Dear Google: The Other Side Of Sadness

I don’t need a wedding pinboard on Pinterest or a Taylor Swift playlist to scare away some perfectly suitable future boyfriend. I’m pretty sure this blog is enough to do the trick. It’s loaded down with enough heavy hearts to make flying feel pretty much impossible.

Last week, I learned that Google’s got me pinned as the go-to source for all things crying girls. Yes, that’s right. I rank pretty little number one (across the entire Internet?!) for “girl crying tumblr” and “girl crying tumblr” and page two for “broken girl.”

That’s led thousands of people to this blog post I wrote about my sister’s emotional breakdown in our kitchen last summer.

Which is just super sad, because my heart has always wanted to take hurt and toss it out the window. I want to be known not as a sad, sorry girl who never really figured out life until it was gone, but as a girl who learned life in a series of big, troubling moments that should’ve made her doubt this little thing called love, but didn’t.

life rarely gives us what we wanted, girl on beach, girl balloon

I’m just gonna say it right now: I’m a hopeful romantic.

(Jen Long, thank you for that phrase.)

And no amount of Google crawlers or SEO rankings will change that. Because there are always two sides to a story like the broken girl or the crying girl or the girl who slices onions when she’s upset just so nobody will know those are real tears dripping onto the cutting board.

The first is that she broke. For whatever reason, she just snapped in half with no expectation of ever gluing herself back together.

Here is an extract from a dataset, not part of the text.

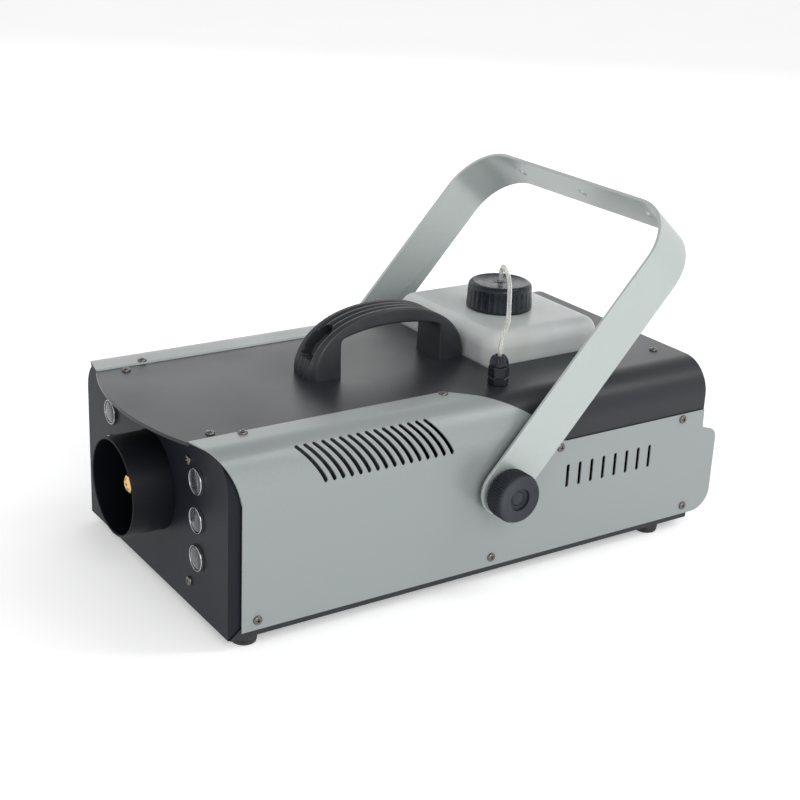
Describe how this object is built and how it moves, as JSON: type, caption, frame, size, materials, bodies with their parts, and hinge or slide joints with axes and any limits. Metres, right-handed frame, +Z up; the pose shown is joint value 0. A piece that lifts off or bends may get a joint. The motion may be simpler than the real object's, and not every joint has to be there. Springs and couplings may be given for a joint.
{
  "type": "fog machine",
  "caption": "Box-shaped fog machine with an outlet tube, side lamps, carry handle, fluid tank with a feed hose, and a tilting U bracket clamped by knobs.",
  "frame": {"origin": "centre of the machine's bounding box, on the surface that its feet stand on", "axes": "-Y is the front, where the outlet tube is; +X is the side with the hose gland; +Z is up"},
  "size_m": [0.32, 0.512, 0.2936],
  "materials": {
    "silver_paint": "satin silver powder coat",
    "black_paint": "fine satin black powder coat",
    "black_plastic": "moulded black",
    "brass": "machined",
    "cast_aluminium": "as cast",
    "zinc_steel": "zinc plated",
    "coil_tape": "yellow winding tape",
    "clear_hose": "clear tube",
    "circuit_board": "solder mask",
    "red_rocker": "moulded red",
    "tank_plastic": "translucent natural plastic",
    "screw_steel": "nickel plated",
    "foot_rubber": "moulded",
    "chrome_ring": "polished",
    "lamp_lens": "dark lens"
  },
  "bodies": {
    "casing": {"board_standoffs": "zinc_steel", "carry_handle": "black_plastic", "control_board": "circuit_board", "end_panel_screws": "screw_steel", "feed_hose": "clear_hose", "feed_tube": "clear_hose", "floor_tray": "black_paint", "fluid_tank": "tank_plastic", "foot_front_left": "foot_rubber", "foot_front_right": "foot_rubber", "foot_rear_left": "foot_rubber", "foot_rear_right": "foot_rubber", "front_panel": "black_paint", "gland_body": "black_plastic", "gland_nut": "black_plastic", "handle_screws": "zinc_steel", "heater_block": "cast_aluminium", "heater_mounts": "zinc_steel", "lamp_bezel_lower_left": "chrome_ring", "lamp_bezel_lower_right": "chrome_ring", "lamp_bezel_middle_left": "chrome_ring", "lamp_bezel_middle_right": "chrome_ring", "lamp_bezel_upper_left": "chrome_ring", "lamp_bezel_upper_right": "chrome_ring", "lamp_boards": "circuit_board", "lamp_lenses_left": "lamp_lens", "lamp_lenses_right": "lamp_lens", "mains_inlet": "black_plastic", "nozzle": "brass", "outlet_pipe": "brass", "outlet_tube": "black_paint", "pickup_filter": "brass", "pickup_tube": "clear_hose", "pivot_post_left": "zinc_steel", "pivot_post_right": "zinc_steel", "pivot_spacer_left": "black_plastic", "pivot_spacer_right": "black_plastic", "pump_coil": "coil_tape", "pump_frame": "zinc_steel", "pump_sleeve": "brass", "rear_panel": "black_paint", "remote_socket": "black_plastic", "side_cover_left": "silver_paint", "side_cover_right": "silver_paint", "side_cover_screws": "screw_steel", "switch_housing": "black_plastic", "tank_well": "black_paint", "top_cover": "black_paint", "top_cover_screws": "screw_steel", "transformer": "coil_tape"},
    "bracket": {"mounting_bracket": "silver_paint"},
    "washer_right": {"knob_washer_right": "zinc_steel"},
    "knob_right": {"clamp_knob_right": "black_plastic"},
    "washer_left": {"knob_washer_left": "zinc_steel"},
    "knob_left": {"clamp_knob_left": "black_plastic"},
    "liner": {"cap_liner": "tank_plastic"},
    "cap": {"tank_cap": "black_plastic"},
    "rocker": {"power_rocker": "red_rocker"},
    "drawer": {"fuse_drawer": "black_plastic"},
    "plunger": {"pump_plunger": "zinc_steel"}
  },
  "joints": [
    {"name": "bracket_tilt", "type": "hinge", "parent": "casing", "child": "bracket", "pos_m": [0, 0.0164, 0.0837], "axis": [1, 0, 0], "range_deg": [-42, 110]},
    {"name": "washer_slide_right", "type": "slide", "parent": "casing", "child": "washer_right", "axis": [1, 0, 0], "range_m": [0, 0.0025]},
    {"name": "knob_turn_right", "type": "hinge", "parent": "washer_right", "child": "knob_right", "pos_m": [0.15, 0.0164, 0.0837], "axis": [1, 0, 0], "range_deg": [0, 720]},
    {"name": "washer_slide_left", "type": "slide", "parent": "casing", "child": "washer_left", "axis": [-1, 0, 0], "range_m": [0, 0.0025]},
    {"name": "knob_turn_left", "type": "hinge", "parent": "washer_left", "child": "knob_left", "pos_m": [-0.15, 0.0164, 0.0837], "axis": [-1, 0, 0], "range_deg": [0, 720]},
    {"name": "cap_lift", "type": "slide", "parent": "casing", "child": "liner", "axis": [0, 0, 1], "range_m": [0, 0.006]},
    {"name": "cap_turn", "type": "hinge", "parent": "liner", "child": "cap", "pos_m": [-0.016, 0.119, 0.19], "axis": [0, 0, 1], "range_deg": [0, 540]},
    {"name": "power_switch", "type": "hinge", "parent": "casing", "child": "rocker", "pos_m": [-0.024, 0.2312, 0.06], "axis": [1, 0, 0], "range_deg": [0, 16]},
    {"name": "fuse_drawer_slide", "type": "slide", "parent": "casing", "child": "drawer", "axis": [0, 1, 0], "range_m": [0, 0.012]},
    {"name": "pump_stroke", "type": "slide", "parent": "casing", "child": "plunger", "axis": [0, 1, 0], "range_m": [0, 0.003], "stiffness_N_per_m": 400}
  ],
  "couplings": [
    {"joint": "washer_slide_right", "follows": "knob_turn_right", "m_per_rad": 0.00019894},
    {"joint": "washer_slide_left", "follows": "knob_turn_left", "m_per_rad": 0.00019894},
    {"joint": "cap_lift", "follows": "cap_turn", "m_per_rad": 0.00063662}
  ]
}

The second is that someone lent her a bottle of Elmer’s and said, “Have at it.” That’s my favorite part: when life hands you a tube of superglue, throws it’s head back to laugh and says, “Take that, tough times!”

(Few moments deserve exclamation marks. The overcoming, in the biggest and baddest sense of the word, is one such moment.)

I’d like to propose, to anyone who finds this blog in search of some sureness that their heartbreak is real and true, to hang around and search deep for the moments in which my life, and that of my nearest and dearest, held in it enough joy to light a Christmas tree.

Few years are packed with total joy or total suffering. In the last nine months, I have had days where shuffling a local reporter into my front door seemed like the best kind of anxiety and nights where I was sure I was God’s biggest failure in the state of Maryland.

I have cried for people who died 14 years ago. And wrestled with my family’s fallout post-9/11. I have learned that life so rarely lends you what you thought you needed, that you must sift and sort and sit down in front of your mirror and find yourself beneath all the rubble you’ve let get in the way between what you want most and where you are now.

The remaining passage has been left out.